Job
Report each line of the data that has "rigid" somewhere in it.

Record set
· · ·

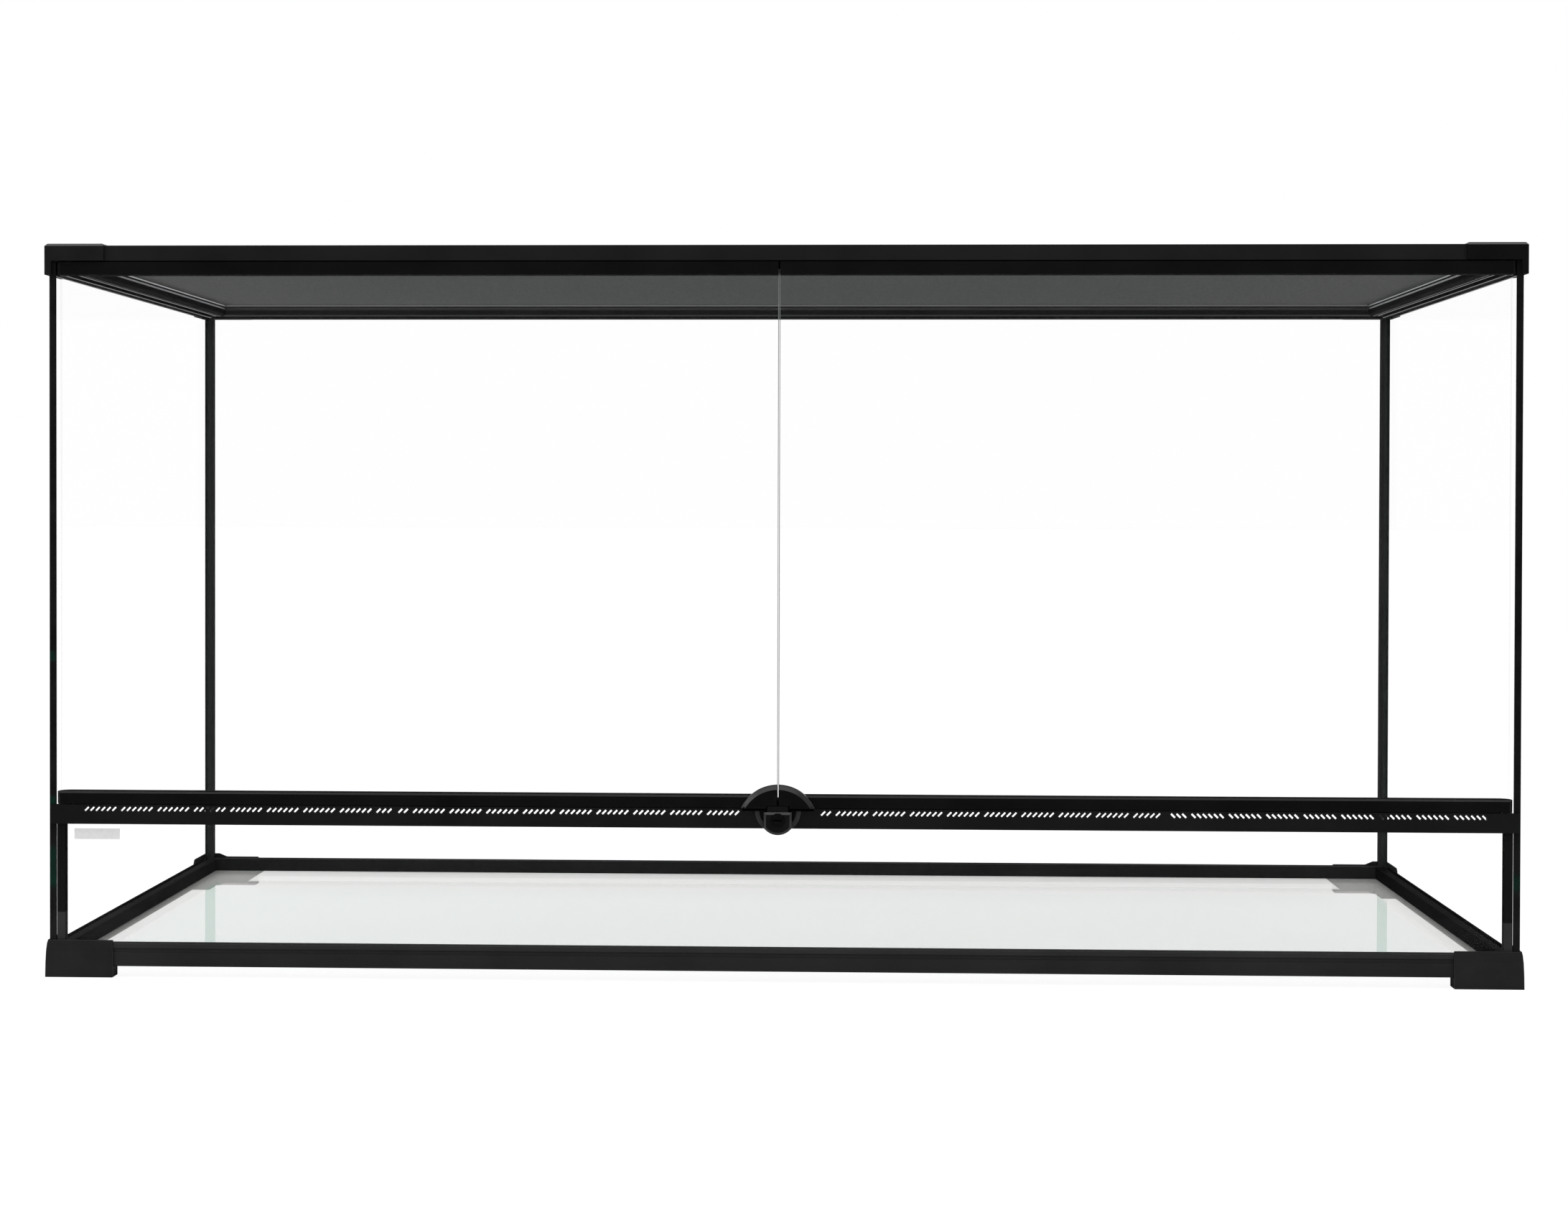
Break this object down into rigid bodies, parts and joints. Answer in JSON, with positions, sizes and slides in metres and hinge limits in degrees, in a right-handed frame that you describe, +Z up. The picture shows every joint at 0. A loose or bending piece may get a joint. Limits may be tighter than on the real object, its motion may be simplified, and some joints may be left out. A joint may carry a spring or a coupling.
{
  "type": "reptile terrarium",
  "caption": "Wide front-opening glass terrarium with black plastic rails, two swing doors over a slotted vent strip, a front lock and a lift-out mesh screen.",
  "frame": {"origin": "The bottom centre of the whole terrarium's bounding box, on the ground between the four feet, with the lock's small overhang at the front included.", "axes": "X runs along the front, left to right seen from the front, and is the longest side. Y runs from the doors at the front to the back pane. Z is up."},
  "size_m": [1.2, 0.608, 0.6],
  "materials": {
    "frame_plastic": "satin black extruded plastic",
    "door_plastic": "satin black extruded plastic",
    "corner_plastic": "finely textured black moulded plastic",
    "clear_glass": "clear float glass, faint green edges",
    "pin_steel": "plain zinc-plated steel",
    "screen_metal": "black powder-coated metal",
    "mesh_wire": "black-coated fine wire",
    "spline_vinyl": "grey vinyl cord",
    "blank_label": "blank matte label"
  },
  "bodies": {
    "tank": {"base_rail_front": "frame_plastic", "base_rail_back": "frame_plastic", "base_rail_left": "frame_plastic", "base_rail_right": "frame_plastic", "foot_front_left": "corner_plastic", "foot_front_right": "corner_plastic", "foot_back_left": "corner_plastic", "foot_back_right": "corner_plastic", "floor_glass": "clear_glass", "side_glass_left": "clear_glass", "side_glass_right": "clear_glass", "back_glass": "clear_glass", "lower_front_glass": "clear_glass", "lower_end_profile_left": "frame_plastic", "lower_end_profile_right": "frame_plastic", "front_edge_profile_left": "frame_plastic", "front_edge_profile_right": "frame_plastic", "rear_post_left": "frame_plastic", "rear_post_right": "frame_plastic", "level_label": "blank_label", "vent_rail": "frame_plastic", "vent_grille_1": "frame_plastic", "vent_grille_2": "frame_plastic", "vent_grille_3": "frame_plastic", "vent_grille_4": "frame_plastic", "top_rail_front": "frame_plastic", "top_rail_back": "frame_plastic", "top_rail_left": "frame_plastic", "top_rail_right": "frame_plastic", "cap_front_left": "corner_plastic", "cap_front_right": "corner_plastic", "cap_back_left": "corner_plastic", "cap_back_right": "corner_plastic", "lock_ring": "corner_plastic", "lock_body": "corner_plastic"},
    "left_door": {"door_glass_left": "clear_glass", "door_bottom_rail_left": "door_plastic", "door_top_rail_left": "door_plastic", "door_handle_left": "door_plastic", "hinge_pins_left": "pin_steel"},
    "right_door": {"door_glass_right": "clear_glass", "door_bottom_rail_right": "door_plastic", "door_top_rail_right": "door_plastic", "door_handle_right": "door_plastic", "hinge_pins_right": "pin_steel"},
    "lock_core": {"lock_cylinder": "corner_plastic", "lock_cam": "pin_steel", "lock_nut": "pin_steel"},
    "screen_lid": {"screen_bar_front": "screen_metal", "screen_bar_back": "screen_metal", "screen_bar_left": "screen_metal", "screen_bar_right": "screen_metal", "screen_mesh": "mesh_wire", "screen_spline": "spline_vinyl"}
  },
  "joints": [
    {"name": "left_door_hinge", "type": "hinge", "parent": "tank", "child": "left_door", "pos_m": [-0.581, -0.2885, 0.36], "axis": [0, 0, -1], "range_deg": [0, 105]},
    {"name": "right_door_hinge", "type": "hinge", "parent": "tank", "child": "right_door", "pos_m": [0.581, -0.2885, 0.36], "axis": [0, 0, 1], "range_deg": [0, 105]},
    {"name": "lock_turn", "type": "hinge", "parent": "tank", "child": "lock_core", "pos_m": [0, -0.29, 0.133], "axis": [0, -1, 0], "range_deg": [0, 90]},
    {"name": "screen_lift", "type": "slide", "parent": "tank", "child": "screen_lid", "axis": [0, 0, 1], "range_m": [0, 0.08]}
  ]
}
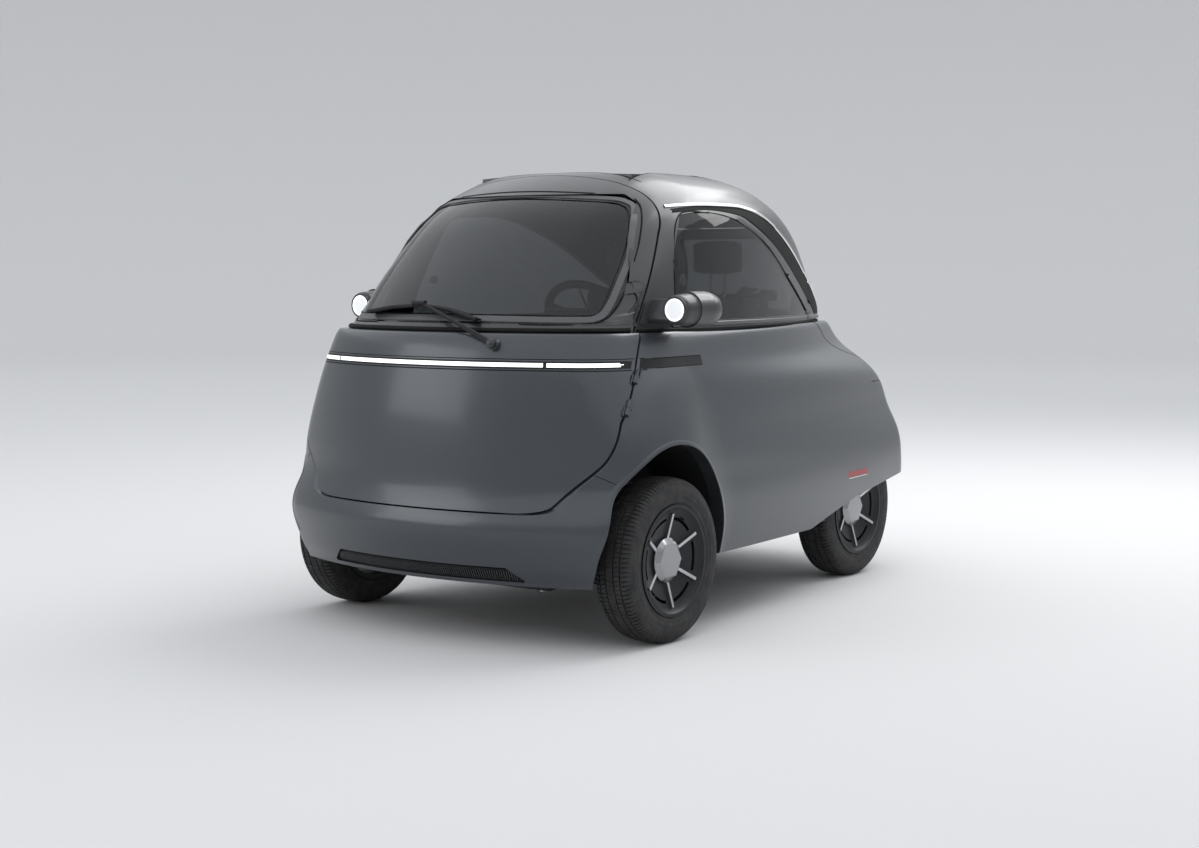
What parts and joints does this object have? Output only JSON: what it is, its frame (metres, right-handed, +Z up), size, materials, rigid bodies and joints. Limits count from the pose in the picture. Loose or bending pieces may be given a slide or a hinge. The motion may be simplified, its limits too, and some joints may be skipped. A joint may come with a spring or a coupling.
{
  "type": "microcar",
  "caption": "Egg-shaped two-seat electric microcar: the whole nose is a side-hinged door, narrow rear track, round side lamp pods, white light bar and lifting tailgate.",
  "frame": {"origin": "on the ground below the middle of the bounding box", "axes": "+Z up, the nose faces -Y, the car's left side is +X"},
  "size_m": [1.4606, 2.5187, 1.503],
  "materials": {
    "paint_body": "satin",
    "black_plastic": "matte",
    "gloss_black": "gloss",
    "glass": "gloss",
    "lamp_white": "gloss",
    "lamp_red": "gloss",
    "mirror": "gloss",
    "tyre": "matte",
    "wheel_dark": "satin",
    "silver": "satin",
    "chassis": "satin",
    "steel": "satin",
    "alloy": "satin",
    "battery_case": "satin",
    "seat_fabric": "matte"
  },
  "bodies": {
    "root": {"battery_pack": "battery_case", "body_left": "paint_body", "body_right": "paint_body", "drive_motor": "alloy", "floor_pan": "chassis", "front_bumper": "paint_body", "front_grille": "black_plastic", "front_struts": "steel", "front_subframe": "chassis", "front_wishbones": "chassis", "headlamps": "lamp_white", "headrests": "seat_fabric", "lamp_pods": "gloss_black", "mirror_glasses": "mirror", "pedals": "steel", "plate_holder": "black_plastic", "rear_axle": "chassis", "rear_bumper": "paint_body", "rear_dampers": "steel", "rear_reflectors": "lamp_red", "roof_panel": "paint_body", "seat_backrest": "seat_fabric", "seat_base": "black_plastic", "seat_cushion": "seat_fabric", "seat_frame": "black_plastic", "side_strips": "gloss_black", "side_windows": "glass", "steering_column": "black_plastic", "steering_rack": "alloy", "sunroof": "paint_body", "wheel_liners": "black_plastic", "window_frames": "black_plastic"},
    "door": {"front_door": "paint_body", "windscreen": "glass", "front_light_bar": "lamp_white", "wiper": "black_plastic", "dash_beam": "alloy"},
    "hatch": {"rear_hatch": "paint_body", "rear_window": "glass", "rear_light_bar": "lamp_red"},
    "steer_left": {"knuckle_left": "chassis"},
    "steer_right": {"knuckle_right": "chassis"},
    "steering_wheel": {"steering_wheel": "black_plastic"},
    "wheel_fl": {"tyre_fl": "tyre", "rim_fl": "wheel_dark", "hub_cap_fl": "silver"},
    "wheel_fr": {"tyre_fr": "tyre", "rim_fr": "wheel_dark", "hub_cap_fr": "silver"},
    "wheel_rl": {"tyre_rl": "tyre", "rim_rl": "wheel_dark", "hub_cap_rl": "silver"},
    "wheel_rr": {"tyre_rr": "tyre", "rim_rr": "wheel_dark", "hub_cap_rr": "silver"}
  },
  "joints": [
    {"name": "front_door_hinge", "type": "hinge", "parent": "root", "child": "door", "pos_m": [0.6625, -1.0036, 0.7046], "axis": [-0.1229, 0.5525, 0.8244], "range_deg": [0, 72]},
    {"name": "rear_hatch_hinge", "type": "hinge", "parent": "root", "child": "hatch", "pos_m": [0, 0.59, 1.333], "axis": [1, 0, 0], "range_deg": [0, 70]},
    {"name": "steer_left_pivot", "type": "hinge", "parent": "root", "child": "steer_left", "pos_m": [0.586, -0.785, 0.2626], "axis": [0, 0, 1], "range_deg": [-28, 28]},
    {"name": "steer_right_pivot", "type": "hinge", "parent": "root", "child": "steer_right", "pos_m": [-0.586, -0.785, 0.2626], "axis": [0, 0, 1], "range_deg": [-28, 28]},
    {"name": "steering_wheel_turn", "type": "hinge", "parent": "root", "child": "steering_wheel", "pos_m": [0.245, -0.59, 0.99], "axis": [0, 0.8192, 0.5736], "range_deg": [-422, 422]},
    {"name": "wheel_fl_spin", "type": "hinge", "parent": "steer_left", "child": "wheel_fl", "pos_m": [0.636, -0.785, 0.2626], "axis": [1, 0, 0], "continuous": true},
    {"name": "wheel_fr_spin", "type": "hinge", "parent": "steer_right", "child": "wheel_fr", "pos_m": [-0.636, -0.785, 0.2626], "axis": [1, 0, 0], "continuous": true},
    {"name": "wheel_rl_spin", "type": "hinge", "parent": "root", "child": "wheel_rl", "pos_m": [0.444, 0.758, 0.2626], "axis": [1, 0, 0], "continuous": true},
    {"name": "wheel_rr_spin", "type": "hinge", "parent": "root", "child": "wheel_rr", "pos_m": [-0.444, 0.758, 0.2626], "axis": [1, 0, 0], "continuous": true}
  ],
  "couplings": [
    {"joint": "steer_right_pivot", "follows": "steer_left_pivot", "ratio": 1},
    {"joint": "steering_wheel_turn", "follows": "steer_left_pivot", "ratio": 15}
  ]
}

· · ·

Exercise output
Break this object down into rigid bodies, parts and joints. Answer in JSON, with positions, sizes and slides in metres and hinge limits in degrees, in a right-handed frame that you describe, +Z up. The picture shows every joint at 0. A loose or bending piece may get a joint. Limits may be tighter than on the real object, its motion may be simplified, and some joints may be left out. A joint may carry a spring or a coupling.
What parts and joints does this object have? Output only JSON: what it is, its frame (metres, right-handed, +Z up), size, materials, rigid bodies and joints. Limits count from the pose in the picture. Loose or bending pieces may be given a slide or a hinge. The motion may be simplified, its limits too, and some joints may be skipped. A joint may come with a spring or a coupling.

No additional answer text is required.